According to a recent survey sponsored by the city of Cambridge, roughly 20 percent of residents who lived in rent-controlled buildings have left Cambridge altogether.

Somerville was a natural place for them to turn. Having voluntarily stopped rent control in the 1970s, it was relatively unaffected by the 1994 state referendum which ended rent control on Jan. 1, 1995.

It has remained cheaper than Cambridge for lack of a sizable university population which, due to high demand for property and the relatively high income of academics, tends to drive up prices, says James Bretta, executive director of the Somerville Community Development Department.

Barbara Cassessl of the Somerville Election Commission confirms that, since the end of rent control, a large number of voters previously registered in Cambridge are now Somerville residents.

Most are members of the lower-middle class, the income group hit hardest by the end of rent control.

While richer tenants could afford the increase in rent--which has increased an average of 15 percent since the end of rent control--and Cambridge's public housing was assisted with state aid, those in the lower-middle income bracket frequently left the city in search of cheaper quarters.

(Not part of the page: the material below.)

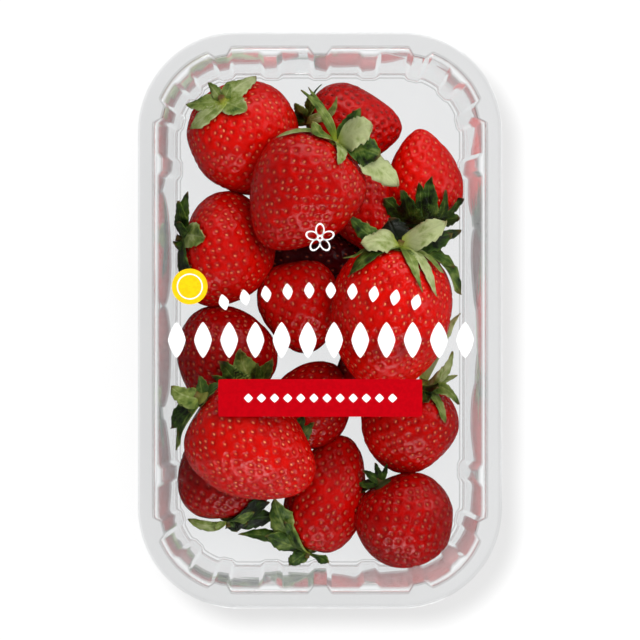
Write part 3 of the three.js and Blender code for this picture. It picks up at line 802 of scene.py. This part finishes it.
seed_ball, seed_ball_faces = ball_template(3, 6)
seed_points, seed_faces, seed_darkness, seed_total = [], [], [], 0
for index, (middle, size, turn, rise, taper, ripeness_and_shade, darkness) in enumerate(BERRIES):
    axes = berry_frame(turn, rise)
    rows = int(np.pi / 2 * (size[0] + size[1]) / 2 / SKIN_STEP)
    columns = int(np.pi * (size[1] + size[2]) / 2 / SKIN_STEP)
    angle = np.linspace(0, np.pi, rows + 2)[1:-1, None]
    around = np.linspace(0, 2 * np.pi, columns, endpoint=False)[None, :]
    grid_angle = np.broadcast_to(angle, (rows, columns))
    grid_around = np.broadcast_to(around, (rows, columns))
    points = berry_points(index, grid_angle, grid_around)
    normals, _ = surface_normals(index, grid_angle, grid_around)
    seed_angle, seed_around = seed_angles(index)
    seed_middle = berry_points(index, seed_angle, seed_around)
    seed_normal, seed_along = surface_normals(index, seed_angle, seed_around)
    flat_points = points.reshape(-1, 3)
    nearest = np.full(len(flat_points), 1e9)
    for part in np.array_split(np.arange(len(seed_middle)), 12):
        away = np.linalg.norm(flat_points[:, None, :] - seed_middle[None, part, :], axis=-1)
        nearest = np.minimum(nearest, away.min(axis=1))
    bowl = 0.5 + 0.5 * np.cos(np.pi * np.clip(nearest / PIT_RADIUS, 0, 1))
    shown = flat_points - PIT_DEPTH * bowl[:, None] * normals.reshape(-1, 3)
    poles = berry_points(index, np.array([0.0, np.pi]), np.zeros(2))
    shown = np.concatenate([shown, poles]) @ axes + middle
    count = rows * columns
    faces = [
        grid_faces(rows, columns, wrap=True),
        fan_faces(count, np.arange(columns), flip=True),
        fan_faces(count + 1, count - columns + np.arange(columns)),
    ]
    tip_share = np.concatenate([(grid_angle / np.pi).ravel(), [0, 1]])
    berry = mesh_object(
        f"berry_{index + 1:02d}", keep_in_tray(shown), faces, berry_skin,
        attributes={"pit": np.concatenate([bowl, [0, 0]]), "ripe": ripeness_and_shade, "tipward": tip_share},
    )
    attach(berry, "root")
    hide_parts("strawberries")

    across = np.cross(seed_along, seed_normal)
    uneven = np.sin(37.7 * np.arange(len(seed_middle)) + index)
    seed_half = SEED_HALF * (1 + 0.2 * uneven[:, None])
    basis = np.stack([across, seed_along, seed_normal], axis=1) * seed_half[..., None]
    sunk = seed_middle - (PIT_DEPTH - 0.12) * seed_normal
    seeds = np.einsum("vk,skj->svj", seed_ball, basis) + sunk[:, None, :]
    seeds = seeds.reshape(-1, 3) @ axes + middle
    starts = seed_total + np.arange(len(seed_middle))[:, None, None] * len(seed_ball)
    seed_faces += [(part[None] + starts).reshape(-1, part.shape[1]) for part in seed_ball_faces]
    seed_points.append(keep_in_tray(seeds))
    seed_darkness.append(np.repeat(darkness + 0.3 * uneven, len(seed_ball)))
    seed_total += len(seeds)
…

Since the end of rent control, the proportion of Cambridge renters with incomes greater than $60,000 has gone up from 14 to 25 percent, while those making between $20,000 and $60,000 fell from 62 to 55 percent, according to the city's Rental Housing Study, published in 1997.

"A lot of Cambridge residents have had to move out of the city because of the end of rent control and because prices have skyrocketed," says Cambridge City Councillor Katherine Triantafillou. "It's driving out the lower- and moderate-income families."